Es sei "ein ganz bestimmter Typ von Mensch, der hierherkommt", sagt Heidi Reiss. "Wer macht denn so was in seiner Freizeit? Wer geht denn freiwillig in den Ferien an die Uni?" Es seien ungewöhnlich offene Menschen, "die mit Begeisterung dazulernen".

In ihrem Programm hätten sich 61 Lehrer aus 19 Nationen getroffen, die älteste Teilnehmerin war über 70. "Wir haben Gespräche geführt, wie sie sonst nie stattfinden würden."

Studieren in kleinen Gruppen

Die Unterrichtsräume in den Colleges bieten meist Platz für maximal zwölf Personen, in Oxford arbeiten die Tutoren mit kleinen Gruppen. Die meisten Sommerkurse finden im Exeter College statt, einem der ältesten, oder in Christ Church, dem größten College in Oxford.

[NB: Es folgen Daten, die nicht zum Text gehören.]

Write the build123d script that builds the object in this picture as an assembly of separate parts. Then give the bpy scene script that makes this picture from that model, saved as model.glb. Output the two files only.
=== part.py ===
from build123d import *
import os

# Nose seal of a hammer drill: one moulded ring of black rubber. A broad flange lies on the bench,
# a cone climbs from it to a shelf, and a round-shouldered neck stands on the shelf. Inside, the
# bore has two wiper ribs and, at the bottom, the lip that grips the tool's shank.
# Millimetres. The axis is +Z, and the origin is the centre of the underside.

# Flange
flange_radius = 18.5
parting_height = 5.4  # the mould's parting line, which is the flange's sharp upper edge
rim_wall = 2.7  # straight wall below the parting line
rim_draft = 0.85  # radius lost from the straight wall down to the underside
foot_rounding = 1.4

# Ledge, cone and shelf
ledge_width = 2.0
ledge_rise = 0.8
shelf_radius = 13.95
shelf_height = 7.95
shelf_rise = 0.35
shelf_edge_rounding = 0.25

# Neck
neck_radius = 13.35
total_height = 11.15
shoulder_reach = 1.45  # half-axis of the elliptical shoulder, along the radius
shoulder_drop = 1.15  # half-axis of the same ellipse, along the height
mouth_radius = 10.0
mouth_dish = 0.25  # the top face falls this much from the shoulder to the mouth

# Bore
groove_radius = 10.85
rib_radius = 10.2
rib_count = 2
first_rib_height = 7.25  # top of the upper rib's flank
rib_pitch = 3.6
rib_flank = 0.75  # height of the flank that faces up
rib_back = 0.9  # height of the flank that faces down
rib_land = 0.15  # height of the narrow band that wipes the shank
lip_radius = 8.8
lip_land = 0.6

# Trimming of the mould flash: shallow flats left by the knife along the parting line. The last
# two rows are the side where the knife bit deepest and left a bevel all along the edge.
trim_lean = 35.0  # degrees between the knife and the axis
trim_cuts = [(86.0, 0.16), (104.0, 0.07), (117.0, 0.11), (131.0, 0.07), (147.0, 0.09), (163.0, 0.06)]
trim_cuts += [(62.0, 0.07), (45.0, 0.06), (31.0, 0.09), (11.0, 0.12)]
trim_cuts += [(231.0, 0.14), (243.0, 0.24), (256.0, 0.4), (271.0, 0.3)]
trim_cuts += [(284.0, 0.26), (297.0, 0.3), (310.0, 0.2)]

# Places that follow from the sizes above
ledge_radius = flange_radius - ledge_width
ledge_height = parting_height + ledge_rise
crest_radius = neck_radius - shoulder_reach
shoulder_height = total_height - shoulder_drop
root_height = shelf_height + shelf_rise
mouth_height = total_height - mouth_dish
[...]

Frühstück, Mittagessen und Dinner nehmen die Sommerstudenten in einem Speisesaal zu sich, der mit seiner dunklen Wandvertäfelung, den alten Gemälden und den langen Tischreihen als Vorlage für die Harry-Potter-Filme diente.

"Jedes Mal, wenn ich hier bin, ist das für mich wie ein Ausflug in ein Märchen", sagt Ina de Mets. Die 36-jährige Belgierin hat bereits ihren dritten Sommer in Oxford verbracht. Sie ist Ingenieurin in einer Telekommunikationsfirma in Paris. In ihren Sommerkursen hat sie sich mit Shakespeare, britischer Nachkriegsliteratur und kreativem Schreiben befasst. Beruflich bringt ihr das gar nichts, aber persönlich kann sie sich keine schöneren Ferien vorstellen.

"Wir hoffen, dass der Aufenthalt hier eine einzigartige Erfahrung für unsere Teilnehmer ist", sagt Programmdirektor Hawkins, "egal, ob sie aus beruflichem oder persönlichem Interesse gekommen sind". Er möchte, dass die Sommerstudenten nach dem Ende ihres Kurses Oxford verlassen "mit dem Gefühl, intellektuell inspiriert worden zu sein. Sie sollen den dringenden Wunsch verspüren zurückzukommen". Bei Ina de Mets ist ihm das wieder gelungen. Ihren vierten Aufenthalt in Oxford plant sie bereits.